第106号:”値決めは経営”儲かる会社の価格設定方法とは
ある建築資材会社でのお話です。
「自社の固定費を把握することで商品の適正価格がよく理解できました。以前は適正価格を理解しておらず、安売りをしてでも売上アップのために仕事を受けていました。それが苦しかった経営の最大の理由だったことに気づけました」
価格設定の重要性
BtoBビジネスの場合、クライアントの業績に影響されて価格交渉に巻き込まれ、収益率が年々低下している会社さんは少なくありません。価格交渉に対応していると、粗利額が低下し、その穴埋めのために新規顧客の獲得に力を入れることになります。
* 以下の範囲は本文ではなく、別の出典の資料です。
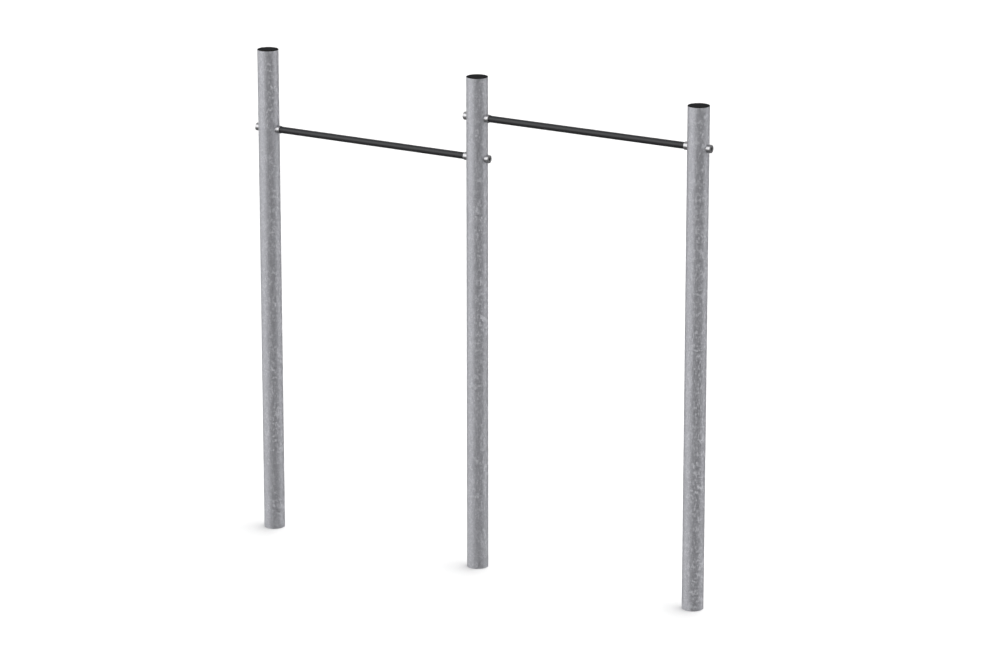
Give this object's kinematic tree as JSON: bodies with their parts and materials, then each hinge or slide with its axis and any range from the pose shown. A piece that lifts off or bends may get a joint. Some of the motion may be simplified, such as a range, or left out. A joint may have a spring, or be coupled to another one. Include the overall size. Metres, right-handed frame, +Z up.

採算の合わないお客様を増やす行為は、現場の負担を増やし、商品の品質の低下や単純ミスなどを引き起こす原因になってしまいます。そして、商品やサービスの品質の低下は、生産性を下げるだけでなく優良クライアントを失ってしまう大きなリスクにつながっていくのです。
経営が考える価格設定とは
そのようにならないためにも適正な販売価格を理解して値決めをすることが重要です。
ところが、会社によっては、それぞれの営業マンに売上目標が設定され、その目標達成のために営業マンが自己判断で値引き率も決めているところも多くあります。しかし、その値引きによって、会社の利益率が低下し、さらに売上目標を上げていかなければ利益の出ない体質になっていきます。
商品の差別化が難しい現代では、サービスの品質の違いが差別化につながります。
サービスの品質向上のためにも、適正利益を考えた価格設定が重要なのです。
価格設定の3つの考え方
価格設定には、3つの考え方があります。
1つめは「原価思考」です。
この考え方は原価に対して一定の利益率で値決めをする方法です。
2つめは「競争思考」です。
この考え方は、競合他社の価格を参考に自社の価格を決定する方法です。
3つめは「価値思考」です。
自社の提供する価値に対して価格を設定する方法です。
適正価格とは「価値思考」で価格を設定することです。それには商品の原価だけでなく、固定費を把握し、さらに顧客(ペルソナ)を設定する必要があります。それにより適正な価格設定ができるのです。
価格設定を間違えれば、売上が伸びれば伸びるほど会社の問題が増え、苦しい状態になっていきます。中小企業は、現場のスタッフに価格決定権を持たせるのではなく、経営者自らが、価格を決定することをすすめます。